All of that said, though, I've never heard a student say she prefers online classes. I've heard some say that they'd never take one, or that they took one and hated it, and I've heard some say that they're fine, but I've never heard one seek one out for any reason other than scheduling. (I hear the 'scheduling' one a lot.) I hadn't put that together until now.
That doesn't hold true for some of the other formats we use. I've heard students seek out Learning Communities by name, and occasionally someone will ask about Honors. But I've never heard a non-logistical preference for online.

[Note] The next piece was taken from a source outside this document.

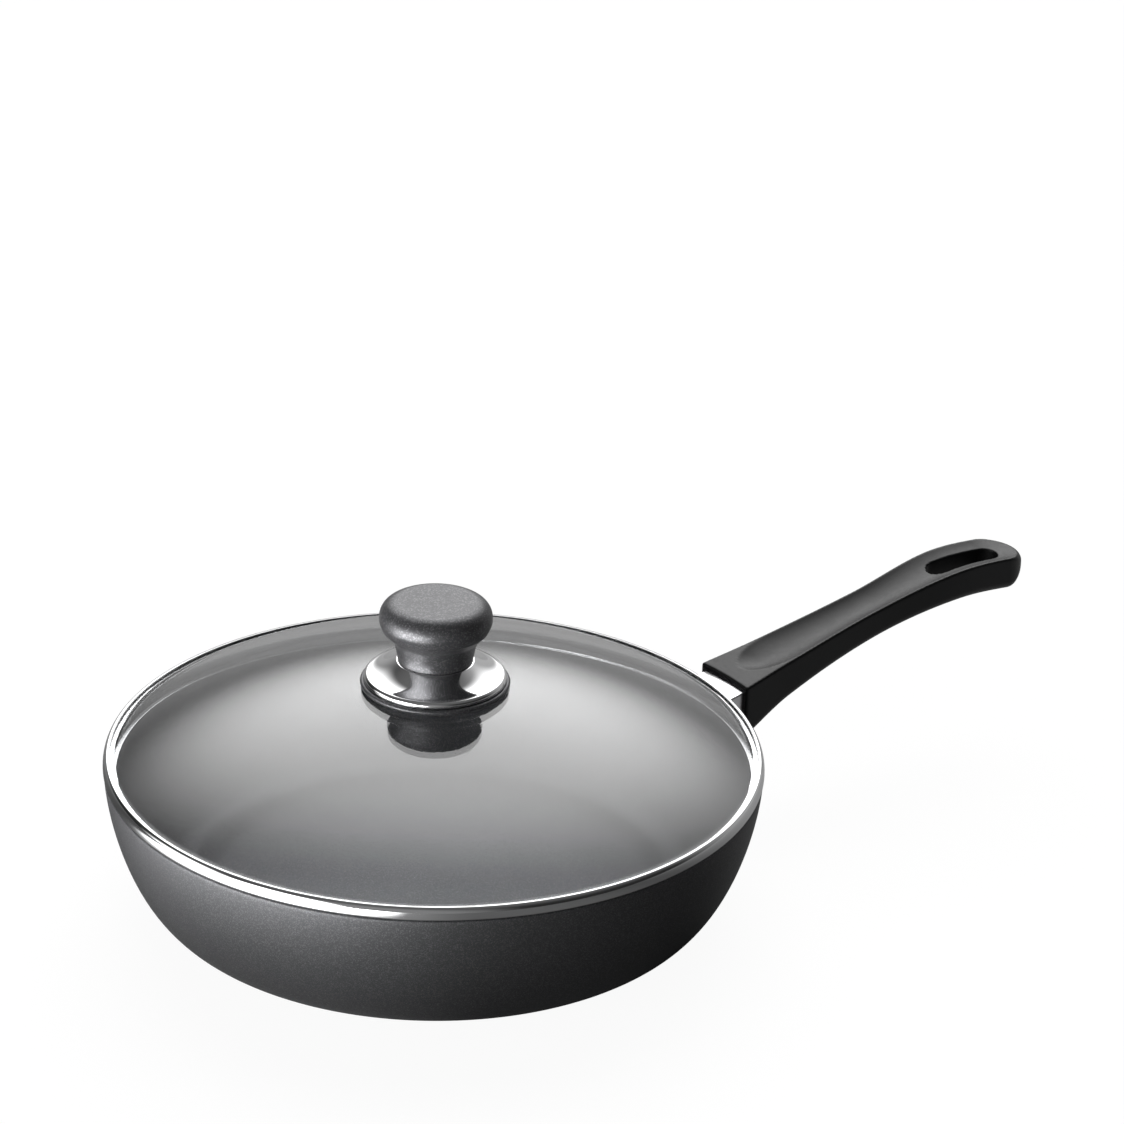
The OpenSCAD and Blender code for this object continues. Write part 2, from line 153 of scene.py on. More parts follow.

When I taught a 'hybrid' class -- some onsite, some online -- the online part worked fairly well for certain kinds of exposition, but the discussion frequently lagged. Part of that was inconsistent writing ability among the students, but part of it seemed to inhere in asynchronous communication. When the discussion got confused, it was much quicker and easier to clear it up in the subsequent class meeting, since everybody was present at the same time. In class, I could also read facial expressions and intonations -- as could the students -- which obviously didn't hold for the online part. That didn't matter much for basic information, but it mattered a great deal when the subject shifted from 'here's what it is' to 'what do you think?'
In the webinars in which I've participated -- more accurately, to which I've been subjected -- a similar pattern held. The relatively straightforward expository part wasn't awful, even if it didn't usually amount to much more than looking at some prose-heavy PowerPoint slides and listening to echo-y audio with lots of 'um's.' But the mechanisms for interaction were so clunky and delayed that they might as well not have been there. If you've had the pleasure of enduring a webinar in a group, you've probably noticed that the intramural conversation in the room quickly becomes far livelier -- and often funnier -- than the bad AM radio sound coming from wherever. After a while, it starts to take on a Mystery Science Theater vibe, in which the dangerously bored audience starts an increasingly acidic commentary on the hopelessly out-of-touch performance.
The literature I've seen on the subject has noted that students learn the most in 'hybrid' formats, in which different elements of the class are apportioned to either online or onsite, and that makes sense to me. I could easily imagine a lab science class working beautifully in a hybrid format -- put the expository lectures online, and hold the labs in labs. Any subject that lends itself to a split between relatively neutral "here's what it is" presentation and more thoughtful discussion could probably do this mode well. But on the campuses I've seen, students avoid hybrid classes like the plague.
Since I'm more removed from daily instruction than many of my wise and worldly readers, I'll turn it over to you. Have you found ways to make online class discussions as good as onsite? Alternately, have you learned anything from the earthly purgatory of webinars that helped you improve an online class?